What Dubai Actually Offers
The UAE has a dedicated crypto regulator. Not a general financial authority that also handles crypto on the side — an actual body focused on digital assets. That specificity matters more than it might sound. When a regulator understands the product, licensing conversations move faster, questions get answered more precisely, and founders aren’t spending months educating officials about how blockchain settlement works before they can even get to the real application.
Heaver has been pretty direct about the draw. It’s not just the speed, though speed is real. It’s the whole environment — a jurisdiction that has clearly decided it wants crypto businesses and has built the infrastructure to attract them. Licensing that’s streamlined. A legal framework that’s purpose-built. And none of the ambiguity that still hangs over parts of the European process, where founders sometimes can’t get a clear read on what compliance actually requires until they’re already deep in it.
So firms are coming. And they’re not all tiny startups, either.
The Geography Play
There’s another piece to this that’s probably underappreciated: location. Dubai sits between Europe, Asia, and Africa in a way that few financial centers can match. For a crypto company that wants to grow beyond its home market, that positioning is genuinely useful. You’re not choosing Dubai instead of global reach — you’re choosing Dubai because it gives you more of it.
Access to markets outside Europe is a real part of the pitch, per Heaver. Companies that felt boxed in by their EU regulatory status now see a path to clients and partners in regions they couldn’t efficiently reach before. The UAE has trade relationships, business culture, and physical infrastructure that make it a workable hub for firms trying to operate across multiple continents at once.
That’s a different kind of draw than pure regulatory arbitrage. It’s strategic. And it probably means some of these relocations aren’t temporary hedges — they’re permanent moves.
Bigger Picture: Jurisdictions Are Competing
What’s happening between Europe and Dubai is a version of something playing out globally. Jurisdictions are competing for crypto businesses, and the companies are paying attention. When one region tightens its rules and another rolls out a dedicated framework with faster approvals, capital and talent follow. It’s not complicated.
The UAE has been deliberate about positioning itself as a destination. A dedicated crypto regulator, a pro-business legal environment, and a government that has made clear it sees digital assets as part of its long-term economic strategy. That combination is hard to beat when you’re a founder trying to launch or scale without getting buried in compliance overhead.
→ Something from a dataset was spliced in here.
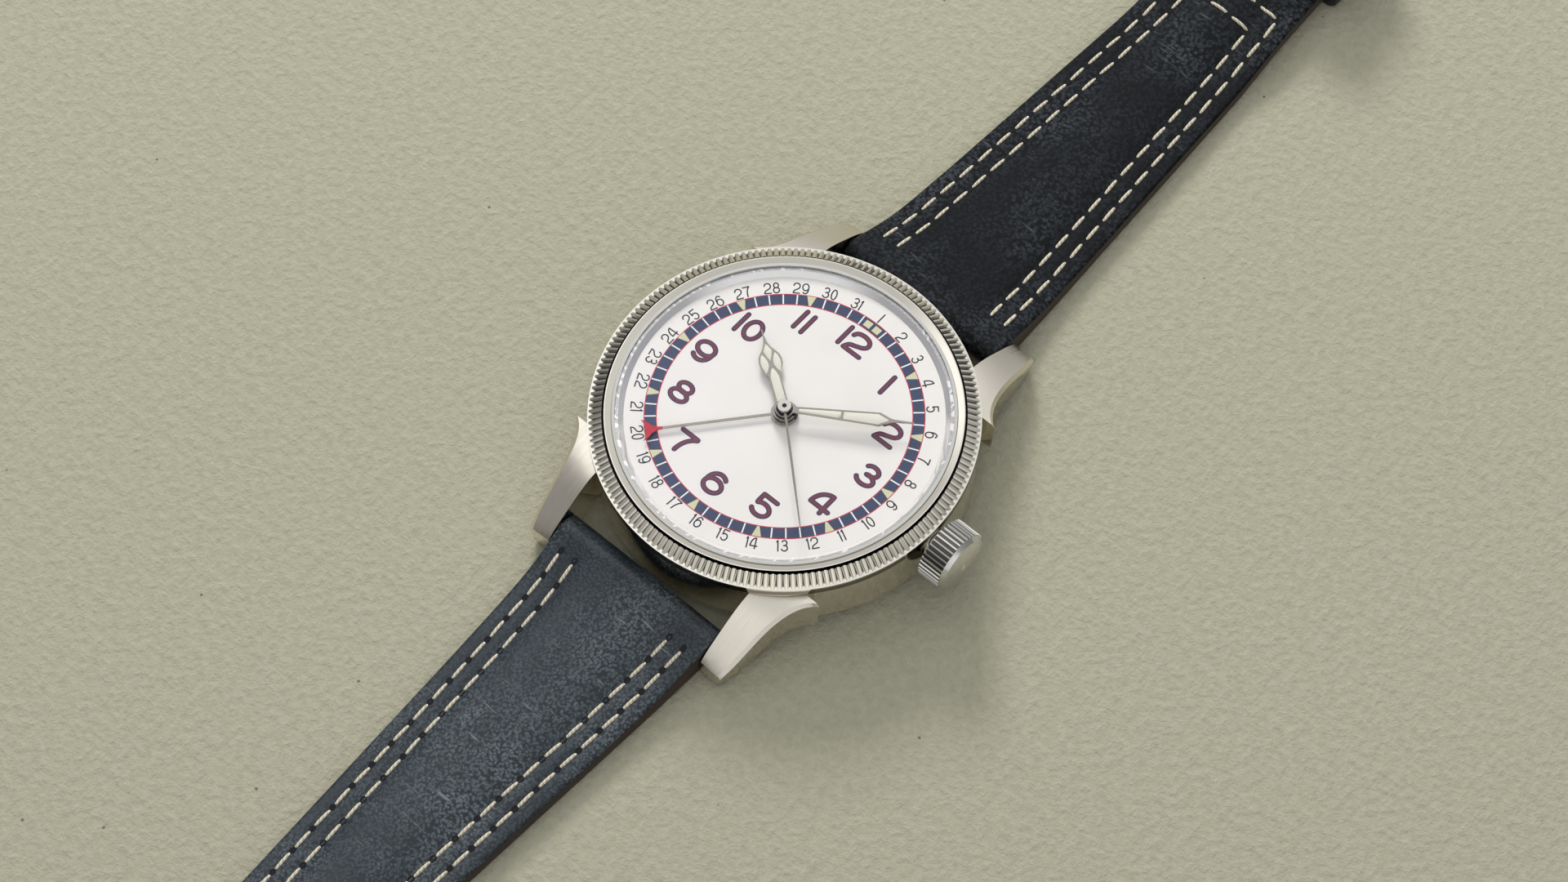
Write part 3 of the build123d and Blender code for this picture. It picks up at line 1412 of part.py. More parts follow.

Europe, for its part, isn’t wrong to regulate. The MiCA framework will probably produce a more stable, trustworthy market over time. But the short-term friction is real, and the companies leaving now aren’t waiting for the long term to arrive.
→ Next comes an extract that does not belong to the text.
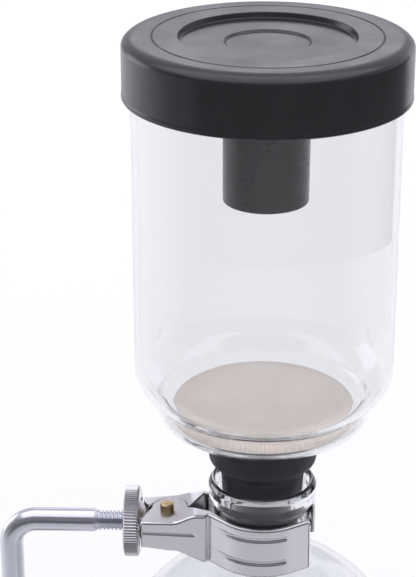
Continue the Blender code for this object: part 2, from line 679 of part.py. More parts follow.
def main():
    clear_scene()
    black = make_material("black_plastic", (0.025, 0.023, 0.026), 0.28)
    glass = make_material("clear_glass", (0.95, 0.96, 0.98), 0.02, alpha=0.25)
    rubber = make_material("black_rubber", (0.02, 0.021, 0.024), 0.55)
    chrome = make_material("chrome", (0.78, 0.77, 0.79), 0.12, 1.0)
    steel = make_material("stainless", (0.62, 0.61, 0.61), 0.3, 1.0)
    brass = make_material("brass", (0.55, 0.42, 0.2), 0.35, 1.0)
    flannel = make_material("flannel", (0.72, 0.66, 0.6), 0.9)
    cotton = make_material("cotton", (0.85, 0.83, 0.78), 0.95)

    hang_on_joint("lid_joint", (0, 0, CHAMBER_RIM), [build_lid(black)])
    upper = [build_chamber(glass), build_stopper(rubber), build_bead_chain(steel), build_chain_hook(steel)]
    hang_on_joint("upper_joint", (0, 0, NECK_TOP), upper)
    filter_pieces = [build_filter_disc(steel), build_filter_cloth(flannel), build_drawstring(cotton)]
    filter_pieces += [build_spring_seat(steel), build_filter_spring(steel)]
    hang_on_joint("filter_joint", (0, 0, DISH_EQUATOR), filter_pieces)
    hang_on_joint("flask_joint", (0, 0, FLASK_CENTRE), [build_flask(glass)])
    hang_on_joint("front_jaw_joint", (PIN_X, 0, ARM_AXIS), [build_front_jaw(chrome)])
    hang_on_joint("rear_jaw_joint", (PIN_X, 0, ARM_AXIS), [build_rear_jaw(chrome)])
    cone = hang_on_joint("cone_joint", (TAIL_X, 0, ARM_AXIS), [build_wedge_cone(steel)])
    nut = hang_on_joint("nut_joint", (TAIL_X, 0, ARM_AXIS), [build_thumb_nut(chrome)])
    nut.parent = cone
    nut.matrix_parent_inverse = Matrix.Translation(-cone.location)
    burner = [build_burner_glass(glass), build_burner_seal(rubber), build_burner_collar(chrome)]
    burner += [build_wick_tube(steel), build_wick(cotton)]
    hang_on_joint("burner_joint", (0, 0, BASE_TOP), burner)
    hang_on_joint("snuffer_joint", (0, 0, 50.7), [build_snuffer(chrome)])
    build_pivot_pin(brass)
    build_support_rod(chrome)
    build_handle(black)
    build_handle_screw(steel)
    build_base_plate(chrome)
    build_base_pad(rubber)
    build_rod_washer(steel)
    build_rod_nut(steel)


main()
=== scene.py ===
"""Siphon coffee maker: the looks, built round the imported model.

Lengths are millimetres in the part's own frame and become metres in place(). The flask's axis is Z, the
table is z = 0 and the stand's arm runs along -X.
"""

import json
import math

import bmesh
import bpy
from mathutils import Matrix, Vector

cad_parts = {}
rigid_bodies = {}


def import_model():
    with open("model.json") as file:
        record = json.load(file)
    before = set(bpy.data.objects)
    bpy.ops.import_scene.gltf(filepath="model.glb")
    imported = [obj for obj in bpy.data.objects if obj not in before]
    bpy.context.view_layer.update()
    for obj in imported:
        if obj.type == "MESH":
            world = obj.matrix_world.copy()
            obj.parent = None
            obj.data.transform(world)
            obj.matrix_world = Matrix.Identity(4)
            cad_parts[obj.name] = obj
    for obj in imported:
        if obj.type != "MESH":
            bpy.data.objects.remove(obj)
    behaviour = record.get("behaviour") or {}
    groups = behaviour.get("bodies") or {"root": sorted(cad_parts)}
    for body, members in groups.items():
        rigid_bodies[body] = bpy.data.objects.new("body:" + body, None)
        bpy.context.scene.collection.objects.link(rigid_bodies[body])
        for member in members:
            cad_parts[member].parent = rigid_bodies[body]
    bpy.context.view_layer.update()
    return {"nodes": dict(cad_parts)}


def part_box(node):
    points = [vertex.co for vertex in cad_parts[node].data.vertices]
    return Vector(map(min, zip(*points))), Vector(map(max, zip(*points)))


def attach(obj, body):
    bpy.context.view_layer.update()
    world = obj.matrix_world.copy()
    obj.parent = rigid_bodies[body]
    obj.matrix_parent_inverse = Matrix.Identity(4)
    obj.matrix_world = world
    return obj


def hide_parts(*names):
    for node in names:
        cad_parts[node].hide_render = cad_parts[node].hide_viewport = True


MM = 0.001
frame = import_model()


def node_box(node):
    """Lowest and highest corner of a CAD node, in millimetres."""
    low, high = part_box(node)
    return Vector(low) / MM, Vector(high) / MM


# ---- places, read from the frame

LID_LOW, LID_HIGH = node_box("lid_cap")
TOP = LID_HIGH.z
LID_R = (LID_HIGH.x - LID_LOW.x) / 2
CHAMBER_LOW, CHAMBER_HIGH = node_box("upper_chamber_glass")
CHAMBER_R = (CHAMBER_HIGH.x - CHAMBER_LOW.x) / 2
RIM = CHAMBER_HIGH.z
STEM_END = CHAMBER_LOW.z
FLASK_LOW, FLASK_HIGH = node_box("flask_glass")
FLASK_R = (FLASK_HIGH.x - FLASK_LOW.x) / 2
FLASK_CENTRE = FLASK_LOW.z + FLASK_R
NECK_TOP = FLASK_HIGH.z
JAW_LOW, JAW_HIGH = node_box("front_jaw")
BAND_TOP = JAW_HIGH.z
BAND_BOTTOM = JAW_LOW.z - 0.4
TAIL_X = JAW_LOW.x
PIN_LOW, PIN_HIGH = node_box("pivot_pin")
PIN_X = (PIN_LOW.x + PIN_HIGH.x) / 2
NUT_LOW, NUT_HIGH = node_box("thumb_nut")
NUT_R = (NUT_HIGH.z - NUT_LOW.z) / 2
ARM_AXIS = (NUT_LOW.z + NUT_HIGH.z) / 2
ROD_FOOT = node_box("support_rod")[0]
HANDLE_FOOT = node_box("handle_grip")[0].z
BASE_TOP = node_box("base_plate")[1].z
BURNER_FOOT = node_box("burner_glass")[0].z
CLOTH_TOP = node_box("filter_cloth")[1].z
CONE_LOW, CONE_HIGH = node_box("wedge_cone")

# The rod and its thread.
ROD_R = 4.25
ROD_X = ROD_FOOT.x + ROD_R
THREAD_R = 3.75
THREAD_HOLE_R = 4.05
THREAD_PITCH = 1.4
SHOULDER_X = -59.8
THREAD_END_X = -43.4
ROD_TIP_X = PIN_X + 4.6

# The neck and the clamp's pressed sheet. Where the jaws overlap, the rear one lies NEST inside the front one.
NECK_R = 17.2
BAND_R = 19.1
SHEET = 1.0
FOLD_R = 1.0
RIM_WIDTH = 1.45
JAW_HALF_WIDTH = 9.7
ARM_TOP = 201.9
ARM_BOTTOM = 191.4
ARM_END = -20.0
CREASE_X = -19.3
CREASE_Y = 8.1
LUG_R = 8.3
NEST = 1.3


# ---- mesh tools


def place(name, bm, body, surface, nodes=(), smooth=38.0):
    """Makes a bmesh in millimetres into a piece that rides on a body and stands for CAD nodes."""
    bmesh.ops.scale(bm, vec=Vector((MM, MM, MM)), verts=bm.verts)
    bmesh.ops.recalc_face_normals(bm, faces=bm.faces)
    mesh = bpy.data.meshes.new(name)
    bm.to_mesh(mesh)
    bm.free()
    mesh.shade_smooth()
    mesh.set_sharp_from_angle(angle=math.radians(smooth))
    mesh.materials.append(surface)
    piece = bpy.data.objects.new(name, mesh)
    bpy.context.scene.collection.objects.link(piece)
    weighted = piece.modifiers.new("flat_faces", "WEIGHTED_NORMAL")
    weighted.keep_sharp = True
    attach(piece, body)
    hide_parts(*nodes)
    return piece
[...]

It’s worth noting that MiCA’s full impact is still unfolding. Some European firms will adapt, hire compliance teams, and stay. Others — probably the ones with less runway and more flexibility — are the ones Heaver is seeing walk through the door in Dubai. Unclear yet whether the volume keeps climbing or plateaus once the initial shock of the deadline passes.
But the trend is set. Dubai’s reputation as a crypto-friendly jurisdiction has moved well past aspiration into something concrete. The influx of European companies is evidence of that. And for the UAE, every founder who relocates brings more than just a business registration — they bring networks, capital, technical talent, and the kind of activity that compounds over time into a genuine industry hub.
Heaver’s practice is busy. That’s probably the clearest signal there is.
Frequently Asked Questions
Why are European crypto companies moving to Dubai?
Per lawyer Irina Heaver, European crypto founders are drawn to Dubai by faster licensing processes, a dedicated crypto regulatory framework, and access to markets outside Europe — all of which contrast with the heavy compliance demands of the EU’s MiCA regulation.
What is MiCA and why does it pressure crypto startups?
MiCA — Markets in Crypto-Assets — is a comprehensive EU regulation for digital assets that brings extensive compliance requirements, which some startups find difficult to absorb, prompting them to seek more flexible regulatory environments like the UAE.